File recovery tools, undelete type tools can compare clusters that were allocated (but now 'released') to the file system 'Bitmap' in which used clusters are tracked. If clusters that were allocated to the deleted file are marked 'not in use' in the Bitmap, the undelete tool in general will rate recoverability as excellent or similar. Simply on the assumption the released clusters haven't been overwritten yet.

On an SSD however an additional TRIM command is sent to the SSD. In most cases the SSD will 'unmap' associated sectors (that were part of the deleted file) and simply return zeros if these sectors are read.
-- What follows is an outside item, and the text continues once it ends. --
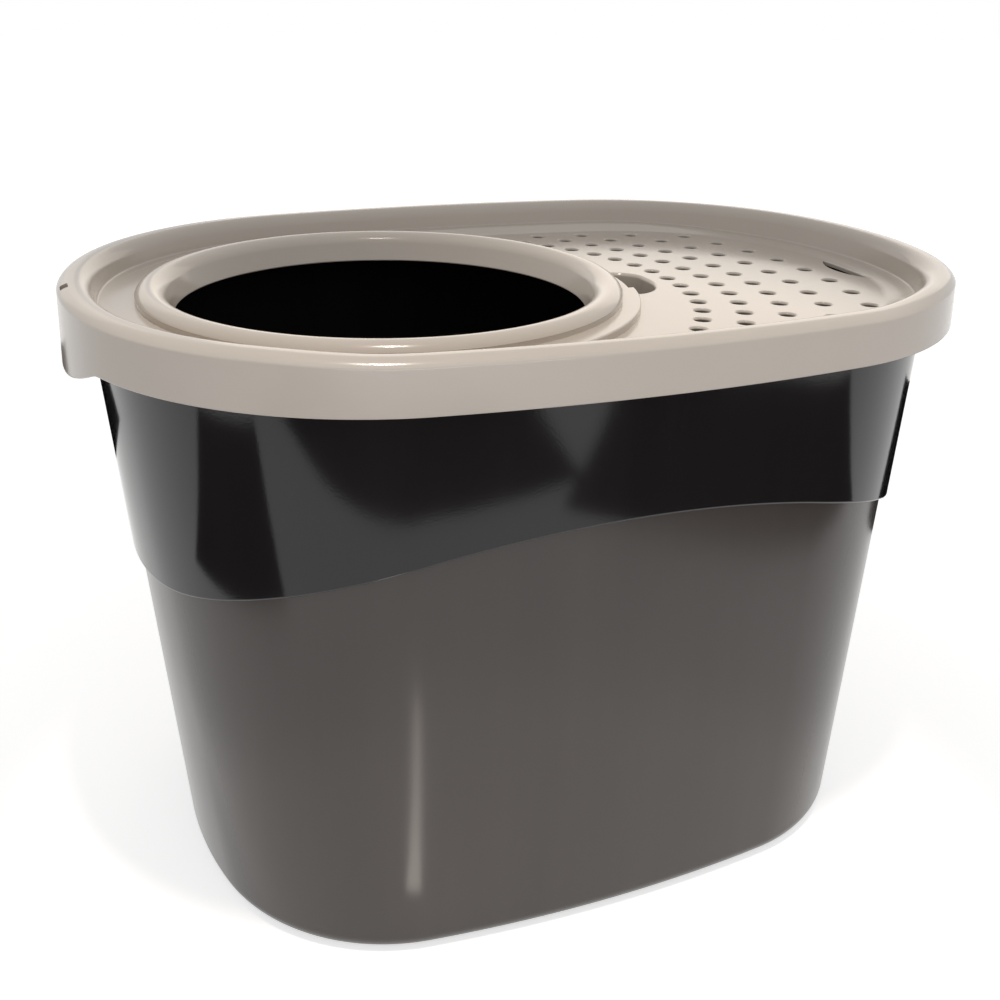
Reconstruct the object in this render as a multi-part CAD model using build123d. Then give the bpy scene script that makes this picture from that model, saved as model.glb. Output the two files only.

IOW, the file recovery / undelete tool is recovering zero filled files.

It's also important to note that in many file system the 'file entry' itself is not deleted, and this how the undelete / file recovery tool can still detect the deleted file.

So:

File deletion > File is flagged 'deleted' at file system level > clusters allocated to file are 'released' > OS converts cluster addresses to LBA sector addresses > OS sends TRIM command to hard drive with range of LBA addresses > SSD 'unmaps' the LBA addresses. Until written to these LBA addresses, the SSD delivers zero filled sectors if these LBA addresses are read from.